▸ Work to complete
In the records below, begin at the line that has "Model this object" and stop after the line that has "edge_bevel = 0.1"; quote those lines verbatim and nothing more.

▸ Given records
--- --- ---
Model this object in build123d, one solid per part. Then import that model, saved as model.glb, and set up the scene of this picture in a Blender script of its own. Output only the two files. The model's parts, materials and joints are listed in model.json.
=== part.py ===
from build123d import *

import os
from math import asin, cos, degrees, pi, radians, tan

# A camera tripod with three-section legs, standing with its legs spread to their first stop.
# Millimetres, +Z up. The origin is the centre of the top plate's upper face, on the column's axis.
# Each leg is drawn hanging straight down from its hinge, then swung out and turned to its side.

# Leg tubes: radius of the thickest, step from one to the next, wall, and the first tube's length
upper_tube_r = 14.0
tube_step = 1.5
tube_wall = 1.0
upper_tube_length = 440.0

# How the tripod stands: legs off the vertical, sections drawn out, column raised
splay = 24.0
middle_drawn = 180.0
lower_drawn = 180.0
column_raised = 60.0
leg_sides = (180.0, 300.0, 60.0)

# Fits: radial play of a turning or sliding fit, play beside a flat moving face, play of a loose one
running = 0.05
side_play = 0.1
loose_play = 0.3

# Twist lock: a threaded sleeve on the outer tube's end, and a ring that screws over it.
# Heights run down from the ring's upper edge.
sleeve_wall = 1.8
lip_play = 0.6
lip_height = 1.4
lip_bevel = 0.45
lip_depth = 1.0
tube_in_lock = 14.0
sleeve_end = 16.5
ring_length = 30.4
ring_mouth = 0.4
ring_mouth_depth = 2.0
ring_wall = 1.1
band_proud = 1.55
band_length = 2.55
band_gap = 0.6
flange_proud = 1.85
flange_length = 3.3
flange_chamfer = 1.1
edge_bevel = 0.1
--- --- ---
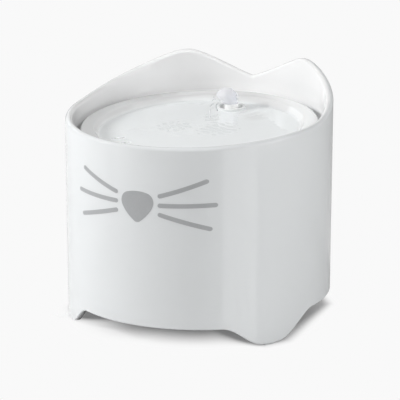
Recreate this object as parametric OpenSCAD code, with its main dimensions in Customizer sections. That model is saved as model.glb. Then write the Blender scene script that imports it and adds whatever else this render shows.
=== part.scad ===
--- --- ---
▸ Result
Model this object in build123d, one solid per part. Then import that model, saved as model.glb, and set up the scene of this picture in a Blender script of its own. Output only the two files. The model's parts, materials and joints are listed in model.json.
=== part.py ===
from build123d import *

import os
from math import asin, cos, degrees, pi, radians, tan

# A camera tripod with three-section legs, standing with its legs spread to their first stop.
# Millimetres, +Z up. The origin is the centre of the top plate's upper face, on the column's axis.
# Each leg is drawn hanging straight down from its hinge, then swung out and turned to its side.

# Leg tubes: radius of the thickest, step from one to the next, wall, and the first tube's length
upper_tube_r = 14.0
tube_step = 1.5
tube_wall = 1.0
upper_tube_length = 440.0

# How the tripod stands: legs off the vertical, sections drawn out, column raised
splay = 24.0
middle_drawn = 180.0
lower_drawn = 180.0
column_raised = 60.0
leg_sides = (180.0, 300.0, 60.0)

# Fits: radial play of a turning or sliding fit, play beside a flat moving face, play of a loose one
running = 0.05
side_play = 0.1
loose_play = 0.3

# Twist lock: a threaded sleeve on the outer tube's end, and a ring that screws over it.
# Heights run down from the ring's upper edge.
sleeve_wall = 1.8
lip_play = 0.6
lip_height = 1.4
lip_bevel = 0.45
lip_depth = 1.0
tube_in_lock = 14.0
sleeve_end = 16.5
ring_length = 30.4
ring_mouth = 0.4
ring_mouth_depth = 2.0
ring_wall = 1.1
band_proud = 1.55
band_length = 2.55
band_gap = 0.6
flange_proud = 1.85
flange_length = 3.3
flange_chamfer = 1.1
edge_bevel = 0.1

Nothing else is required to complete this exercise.